• _What you have to do_:
The entries below contain a line with "obj.matrix_parent_inverse = Matrix.Identity(4)" and a line with "# ---- camera, light". Retype exactly everything from the first down to the second, both included, and nothing else.

• _Supplied entries_:
_ _ _

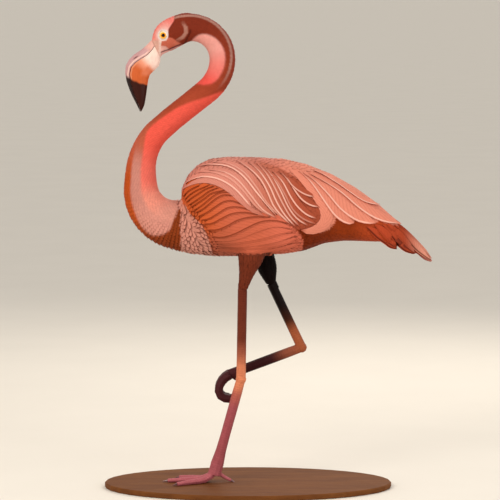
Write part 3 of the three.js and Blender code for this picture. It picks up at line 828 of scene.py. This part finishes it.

_ _ _

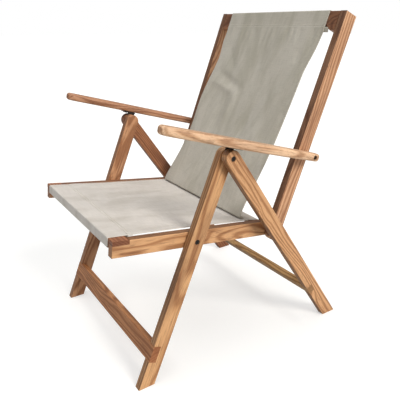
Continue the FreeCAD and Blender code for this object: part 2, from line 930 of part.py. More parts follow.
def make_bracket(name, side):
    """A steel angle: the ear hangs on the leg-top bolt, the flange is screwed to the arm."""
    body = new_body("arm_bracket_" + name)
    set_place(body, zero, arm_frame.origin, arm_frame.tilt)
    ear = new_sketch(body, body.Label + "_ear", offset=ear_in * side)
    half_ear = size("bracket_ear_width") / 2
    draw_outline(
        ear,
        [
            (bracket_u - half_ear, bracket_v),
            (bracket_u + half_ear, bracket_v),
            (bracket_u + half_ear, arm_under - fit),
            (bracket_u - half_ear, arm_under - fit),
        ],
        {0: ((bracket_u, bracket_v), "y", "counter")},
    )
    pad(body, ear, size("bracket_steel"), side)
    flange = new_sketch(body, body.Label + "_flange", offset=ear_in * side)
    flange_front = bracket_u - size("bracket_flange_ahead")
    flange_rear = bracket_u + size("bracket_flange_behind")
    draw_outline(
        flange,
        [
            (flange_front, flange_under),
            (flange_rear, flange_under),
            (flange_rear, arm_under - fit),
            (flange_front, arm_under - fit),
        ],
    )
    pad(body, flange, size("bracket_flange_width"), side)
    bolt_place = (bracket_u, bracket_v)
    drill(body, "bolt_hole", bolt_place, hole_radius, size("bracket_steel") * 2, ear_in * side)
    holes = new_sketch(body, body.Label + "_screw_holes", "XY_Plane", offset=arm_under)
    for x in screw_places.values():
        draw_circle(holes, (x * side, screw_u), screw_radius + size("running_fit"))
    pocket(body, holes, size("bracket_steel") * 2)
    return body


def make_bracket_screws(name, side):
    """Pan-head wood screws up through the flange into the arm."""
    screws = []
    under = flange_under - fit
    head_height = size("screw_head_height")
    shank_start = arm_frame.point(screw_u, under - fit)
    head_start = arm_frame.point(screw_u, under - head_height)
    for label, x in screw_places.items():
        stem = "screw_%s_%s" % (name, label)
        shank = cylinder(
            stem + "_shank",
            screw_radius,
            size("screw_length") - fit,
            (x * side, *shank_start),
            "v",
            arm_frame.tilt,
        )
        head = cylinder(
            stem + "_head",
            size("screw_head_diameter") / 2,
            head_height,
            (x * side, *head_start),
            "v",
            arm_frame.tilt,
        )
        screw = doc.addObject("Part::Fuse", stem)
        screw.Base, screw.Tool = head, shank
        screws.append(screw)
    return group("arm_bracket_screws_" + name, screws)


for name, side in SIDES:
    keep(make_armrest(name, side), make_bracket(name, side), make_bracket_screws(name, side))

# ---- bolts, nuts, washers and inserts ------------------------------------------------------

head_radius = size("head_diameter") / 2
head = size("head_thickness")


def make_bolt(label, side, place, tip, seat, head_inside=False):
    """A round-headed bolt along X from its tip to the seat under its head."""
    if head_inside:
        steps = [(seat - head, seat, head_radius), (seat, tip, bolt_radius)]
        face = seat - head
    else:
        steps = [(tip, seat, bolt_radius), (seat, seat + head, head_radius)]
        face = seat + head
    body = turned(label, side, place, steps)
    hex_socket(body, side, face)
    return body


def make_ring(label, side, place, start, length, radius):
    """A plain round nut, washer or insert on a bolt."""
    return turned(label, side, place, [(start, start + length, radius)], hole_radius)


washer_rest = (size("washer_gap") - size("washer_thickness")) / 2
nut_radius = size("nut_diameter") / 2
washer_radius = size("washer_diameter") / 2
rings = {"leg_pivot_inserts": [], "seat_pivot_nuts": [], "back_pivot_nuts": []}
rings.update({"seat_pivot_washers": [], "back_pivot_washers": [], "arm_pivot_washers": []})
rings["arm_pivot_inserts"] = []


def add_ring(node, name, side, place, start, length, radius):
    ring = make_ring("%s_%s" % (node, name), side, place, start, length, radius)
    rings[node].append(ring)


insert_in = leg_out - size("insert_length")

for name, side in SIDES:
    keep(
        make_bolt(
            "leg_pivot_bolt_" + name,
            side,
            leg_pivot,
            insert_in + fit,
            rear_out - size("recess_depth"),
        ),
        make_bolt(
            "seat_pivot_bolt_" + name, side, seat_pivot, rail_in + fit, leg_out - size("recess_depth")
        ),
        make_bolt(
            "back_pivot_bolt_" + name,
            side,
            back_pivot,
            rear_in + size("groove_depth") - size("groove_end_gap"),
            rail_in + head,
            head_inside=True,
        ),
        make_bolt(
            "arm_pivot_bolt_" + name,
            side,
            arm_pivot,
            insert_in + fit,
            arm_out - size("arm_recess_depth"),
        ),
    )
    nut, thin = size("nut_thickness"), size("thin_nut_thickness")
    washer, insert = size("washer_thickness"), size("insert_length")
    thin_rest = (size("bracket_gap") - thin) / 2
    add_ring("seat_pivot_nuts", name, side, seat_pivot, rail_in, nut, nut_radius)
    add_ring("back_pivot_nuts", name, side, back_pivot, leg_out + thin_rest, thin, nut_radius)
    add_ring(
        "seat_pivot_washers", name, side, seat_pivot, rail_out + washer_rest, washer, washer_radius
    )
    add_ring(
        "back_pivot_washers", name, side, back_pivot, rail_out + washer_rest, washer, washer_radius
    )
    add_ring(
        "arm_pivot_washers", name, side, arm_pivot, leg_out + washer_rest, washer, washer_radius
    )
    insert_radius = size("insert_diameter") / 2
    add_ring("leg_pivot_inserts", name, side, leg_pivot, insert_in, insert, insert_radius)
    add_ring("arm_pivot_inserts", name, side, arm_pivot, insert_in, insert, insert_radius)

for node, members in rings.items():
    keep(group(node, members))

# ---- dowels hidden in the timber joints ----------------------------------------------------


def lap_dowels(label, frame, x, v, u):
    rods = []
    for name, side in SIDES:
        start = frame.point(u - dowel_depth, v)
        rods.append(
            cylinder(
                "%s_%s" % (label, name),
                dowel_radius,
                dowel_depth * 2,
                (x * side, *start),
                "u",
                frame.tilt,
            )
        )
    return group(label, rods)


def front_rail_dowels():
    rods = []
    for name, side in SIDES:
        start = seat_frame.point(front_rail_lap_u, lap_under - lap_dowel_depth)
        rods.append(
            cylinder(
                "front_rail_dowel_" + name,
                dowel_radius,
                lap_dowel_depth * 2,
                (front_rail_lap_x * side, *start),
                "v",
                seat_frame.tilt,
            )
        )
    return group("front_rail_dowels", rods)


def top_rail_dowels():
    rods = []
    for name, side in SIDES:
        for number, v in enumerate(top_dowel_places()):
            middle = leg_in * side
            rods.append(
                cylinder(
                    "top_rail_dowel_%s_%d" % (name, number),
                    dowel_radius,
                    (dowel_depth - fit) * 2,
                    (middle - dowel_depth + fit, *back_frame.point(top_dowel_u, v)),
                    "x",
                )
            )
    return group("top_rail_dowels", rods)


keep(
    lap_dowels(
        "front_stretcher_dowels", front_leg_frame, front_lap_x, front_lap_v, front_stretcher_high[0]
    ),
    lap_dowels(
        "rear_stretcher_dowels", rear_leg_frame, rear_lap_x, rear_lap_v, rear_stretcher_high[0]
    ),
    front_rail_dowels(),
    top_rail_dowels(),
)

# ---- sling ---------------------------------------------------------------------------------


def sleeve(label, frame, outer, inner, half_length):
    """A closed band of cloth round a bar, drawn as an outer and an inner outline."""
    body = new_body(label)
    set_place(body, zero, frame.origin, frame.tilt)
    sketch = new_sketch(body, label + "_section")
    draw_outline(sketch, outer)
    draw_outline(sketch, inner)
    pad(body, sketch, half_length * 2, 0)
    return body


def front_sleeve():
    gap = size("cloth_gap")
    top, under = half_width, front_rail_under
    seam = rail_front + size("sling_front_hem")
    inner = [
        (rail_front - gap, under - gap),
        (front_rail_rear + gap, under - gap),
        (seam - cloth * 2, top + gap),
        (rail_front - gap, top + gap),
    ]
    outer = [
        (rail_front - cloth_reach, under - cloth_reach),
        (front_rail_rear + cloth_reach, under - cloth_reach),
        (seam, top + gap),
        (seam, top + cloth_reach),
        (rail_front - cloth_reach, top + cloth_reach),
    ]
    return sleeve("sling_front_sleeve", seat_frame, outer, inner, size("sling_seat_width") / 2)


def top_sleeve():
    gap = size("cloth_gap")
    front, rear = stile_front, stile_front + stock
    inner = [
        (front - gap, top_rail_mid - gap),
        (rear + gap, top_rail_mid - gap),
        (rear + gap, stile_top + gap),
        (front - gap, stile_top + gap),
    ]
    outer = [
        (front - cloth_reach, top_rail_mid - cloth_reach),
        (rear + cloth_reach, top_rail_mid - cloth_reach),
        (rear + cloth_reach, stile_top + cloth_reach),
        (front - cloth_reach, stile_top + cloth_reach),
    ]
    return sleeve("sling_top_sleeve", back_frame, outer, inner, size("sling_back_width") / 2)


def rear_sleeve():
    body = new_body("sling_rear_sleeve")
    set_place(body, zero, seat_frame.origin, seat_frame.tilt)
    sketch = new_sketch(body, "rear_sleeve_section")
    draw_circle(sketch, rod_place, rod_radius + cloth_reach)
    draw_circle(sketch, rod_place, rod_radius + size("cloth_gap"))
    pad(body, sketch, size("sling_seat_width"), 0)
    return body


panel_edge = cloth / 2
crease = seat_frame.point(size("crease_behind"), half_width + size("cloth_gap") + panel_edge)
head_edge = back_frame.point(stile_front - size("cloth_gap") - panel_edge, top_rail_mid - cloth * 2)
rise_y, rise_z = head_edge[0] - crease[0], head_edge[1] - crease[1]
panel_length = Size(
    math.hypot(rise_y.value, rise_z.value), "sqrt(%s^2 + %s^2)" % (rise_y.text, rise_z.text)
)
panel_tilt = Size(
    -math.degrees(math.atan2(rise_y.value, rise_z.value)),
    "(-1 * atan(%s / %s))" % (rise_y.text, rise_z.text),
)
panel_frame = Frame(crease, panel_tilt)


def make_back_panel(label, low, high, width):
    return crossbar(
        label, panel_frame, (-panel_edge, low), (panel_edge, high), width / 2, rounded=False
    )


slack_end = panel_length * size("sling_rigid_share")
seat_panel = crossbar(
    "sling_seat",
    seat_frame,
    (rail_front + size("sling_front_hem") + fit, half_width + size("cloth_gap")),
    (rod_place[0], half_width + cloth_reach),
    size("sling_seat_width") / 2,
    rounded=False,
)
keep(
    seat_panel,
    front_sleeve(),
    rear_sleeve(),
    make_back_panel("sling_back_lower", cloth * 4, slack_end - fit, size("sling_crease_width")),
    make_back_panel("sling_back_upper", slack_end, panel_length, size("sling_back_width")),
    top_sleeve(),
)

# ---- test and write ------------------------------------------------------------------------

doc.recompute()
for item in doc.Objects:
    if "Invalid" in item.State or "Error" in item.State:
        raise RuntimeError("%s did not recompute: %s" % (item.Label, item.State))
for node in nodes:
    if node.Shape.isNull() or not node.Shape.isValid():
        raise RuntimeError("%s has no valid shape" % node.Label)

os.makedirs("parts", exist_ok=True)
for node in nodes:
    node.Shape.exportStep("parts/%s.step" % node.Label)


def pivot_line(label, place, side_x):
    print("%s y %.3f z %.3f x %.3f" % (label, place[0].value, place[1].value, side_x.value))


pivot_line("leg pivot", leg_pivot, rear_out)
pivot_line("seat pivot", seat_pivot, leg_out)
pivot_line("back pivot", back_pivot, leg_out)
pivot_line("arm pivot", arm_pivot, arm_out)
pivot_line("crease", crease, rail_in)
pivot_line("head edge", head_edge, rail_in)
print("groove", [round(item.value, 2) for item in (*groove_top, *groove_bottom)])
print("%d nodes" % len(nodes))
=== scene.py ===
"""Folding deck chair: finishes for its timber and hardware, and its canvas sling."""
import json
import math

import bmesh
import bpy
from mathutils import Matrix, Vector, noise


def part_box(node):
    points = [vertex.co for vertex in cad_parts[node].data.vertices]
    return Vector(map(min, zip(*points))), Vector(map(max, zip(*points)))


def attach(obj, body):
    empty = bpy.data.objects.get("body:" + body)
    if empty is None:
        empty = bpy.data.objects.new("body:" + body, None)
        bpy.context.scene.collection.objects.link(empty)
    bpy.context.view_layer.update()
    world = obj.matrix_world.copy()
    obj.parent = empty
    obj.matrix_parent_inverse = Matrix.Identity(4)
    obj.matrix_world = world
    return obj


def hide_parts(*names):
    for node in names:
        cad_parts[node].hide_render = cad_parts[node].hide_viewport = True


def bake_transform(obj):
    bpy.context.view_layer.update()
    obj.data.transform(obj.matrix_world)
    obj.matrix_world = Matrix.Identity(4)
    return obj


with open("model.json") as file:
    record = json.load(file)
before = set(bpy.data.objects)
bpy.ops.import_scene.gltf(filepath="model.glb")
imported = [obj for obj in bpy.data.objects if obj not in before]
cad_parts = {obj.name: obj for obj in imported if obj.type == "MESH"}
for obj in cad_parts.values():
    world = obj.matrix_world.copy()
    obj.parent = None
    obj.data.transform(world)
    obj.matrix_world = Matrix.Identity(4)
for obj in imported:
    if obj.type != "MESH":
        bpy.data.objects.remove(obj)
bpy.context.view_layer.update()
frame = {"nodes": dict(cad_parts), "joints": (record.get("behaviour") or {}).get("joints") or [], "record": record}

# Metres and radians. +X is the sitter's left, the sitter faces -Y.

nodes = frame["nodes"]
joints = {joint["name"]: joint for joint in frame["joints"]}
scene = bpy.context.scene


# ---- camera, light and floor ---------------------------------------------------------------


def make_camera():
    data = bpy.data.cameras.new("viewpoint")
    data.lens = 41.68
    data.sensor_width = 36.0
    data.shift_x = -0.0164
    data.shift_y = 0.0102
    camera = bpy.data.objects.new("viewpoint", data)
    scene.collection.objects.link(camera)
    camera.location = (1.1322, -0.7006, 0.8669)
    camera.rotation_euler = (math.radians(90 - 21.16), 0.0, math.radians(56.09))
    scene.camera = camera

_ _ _

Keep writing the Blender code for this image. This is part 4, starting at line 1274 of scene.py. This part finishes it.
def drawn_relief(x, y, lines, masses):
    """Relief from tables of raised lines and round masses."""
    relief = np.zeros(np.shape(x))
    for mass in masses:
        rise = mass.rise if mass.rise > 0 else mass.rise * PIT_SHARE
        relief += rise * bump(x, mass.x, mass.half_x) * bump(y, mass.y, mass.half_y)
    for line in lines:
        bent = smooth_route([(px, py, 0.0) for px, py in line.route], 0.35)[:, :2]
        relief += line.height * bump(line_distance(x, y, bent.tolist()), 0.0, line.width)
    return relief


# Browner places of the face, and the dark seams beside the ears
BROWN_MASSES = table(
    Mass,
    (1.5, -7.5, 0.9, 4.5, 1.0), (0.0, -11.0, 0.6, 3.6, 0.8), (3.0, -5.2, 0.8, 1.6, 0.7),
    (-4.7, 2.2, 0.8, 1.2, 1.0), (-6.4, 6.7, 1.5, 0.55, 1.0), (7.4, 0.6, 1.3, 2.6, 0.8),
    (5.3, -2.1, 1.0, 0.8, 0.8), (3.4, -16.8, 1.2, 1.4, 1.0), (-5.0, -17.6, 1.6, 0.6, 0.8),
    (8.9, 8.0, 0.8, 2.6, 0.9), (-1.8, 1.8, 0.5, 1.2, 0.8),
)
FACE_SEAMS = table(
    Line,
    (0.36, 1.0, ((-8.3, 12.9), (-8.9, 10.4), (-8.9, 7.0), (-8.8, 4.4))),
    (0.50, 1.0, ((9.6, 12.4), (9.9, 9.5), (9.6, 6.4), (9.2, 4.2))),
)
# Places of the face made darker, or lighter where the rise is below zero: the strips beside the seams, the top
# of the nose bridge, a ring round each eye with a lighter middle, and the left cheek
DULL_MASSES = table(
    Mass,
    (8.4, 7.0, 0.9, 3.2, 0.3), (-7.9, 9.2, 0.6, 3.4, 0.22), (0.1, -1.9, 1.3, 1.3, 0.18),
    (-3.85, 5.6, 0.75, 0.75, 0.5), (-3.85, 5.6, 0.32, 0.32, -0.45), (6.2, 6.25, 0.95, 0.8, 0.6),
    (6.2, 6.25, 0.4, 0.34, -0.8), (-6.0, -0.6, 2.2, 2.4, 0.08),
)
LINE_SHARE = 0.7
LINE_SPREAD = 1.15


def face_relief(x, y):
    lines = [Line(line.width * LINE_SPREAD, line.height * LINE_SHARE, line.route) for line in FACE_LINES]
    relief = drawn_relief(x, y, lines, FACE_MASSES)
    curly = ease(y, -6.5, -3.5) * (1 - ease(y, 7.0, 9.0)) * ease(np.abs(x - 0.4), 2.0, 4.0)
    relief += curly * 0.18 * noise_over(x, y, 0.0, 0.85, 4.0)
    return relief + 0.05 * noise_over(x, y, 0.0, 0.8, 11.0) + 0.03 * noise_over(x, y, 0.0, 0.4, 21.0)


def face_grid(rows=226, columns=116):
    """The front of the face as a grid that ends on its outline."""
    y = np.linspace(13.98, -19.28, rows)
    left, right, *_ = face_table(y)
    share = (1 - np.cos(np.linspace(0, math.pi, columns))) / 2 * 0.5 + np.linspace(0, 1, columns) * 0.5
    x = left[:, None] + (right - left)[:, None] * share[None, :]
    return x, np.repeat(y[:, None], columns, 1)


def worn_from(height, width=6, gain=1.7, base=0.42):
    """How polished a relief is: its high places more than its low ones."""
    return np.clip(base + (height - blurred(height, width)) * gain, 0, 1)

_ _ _

• _Task result_:
    obj.matrix_parent_inverse = Matrix.Identity(4)
    obj.matrix_world = world
    return obj


def hide_parts(*names):
    for node in names:
        cad_parts[node].hide_render = cad_parts[node].hide_viewport = True


def bake_transform(obj):
    bpy.context.view_layer.update()
    obj.data.transform(obj.matrix_world)
    obj.matrix_world = Matrix.Identity(4)
    return obj


with open("model.json") as file:
    record = json.load(file)
before = set(bpy.data.objects)
bpy.ops.import_scene.gltf(filepath="model.glb")
imported = [obj for obj in bpy.data.objects if obj not in before]
cad_parts = {obj.name: obj for obj in imported if obj.type == "MESH"}
for obj in cad_parts.values():
    world = obj.matrix_world.copy()
    obj.parent = None
    obj.data.transform(world)
    obj.matrix_world = Matrix.Identity(4)
for obj in imported:
    if obj.type != "MESH":
        bpy.data.objects.remove(obj)
bpy.context.view_layer.update()
frame = {"nodes": dict(cad_parts), "joints": (record.get("behaviour") or {}).get("joints") or [], "record": record}

# Metres and radians. +X is the sitter's left, the sitter faces -Y.

nodes = frame["nodes"]
joints = {joint["name"]: joint for joint in frame["joints"]}
scene = bpy.context.scene


# ---- camera, light and floor ---------------------------------------------------------------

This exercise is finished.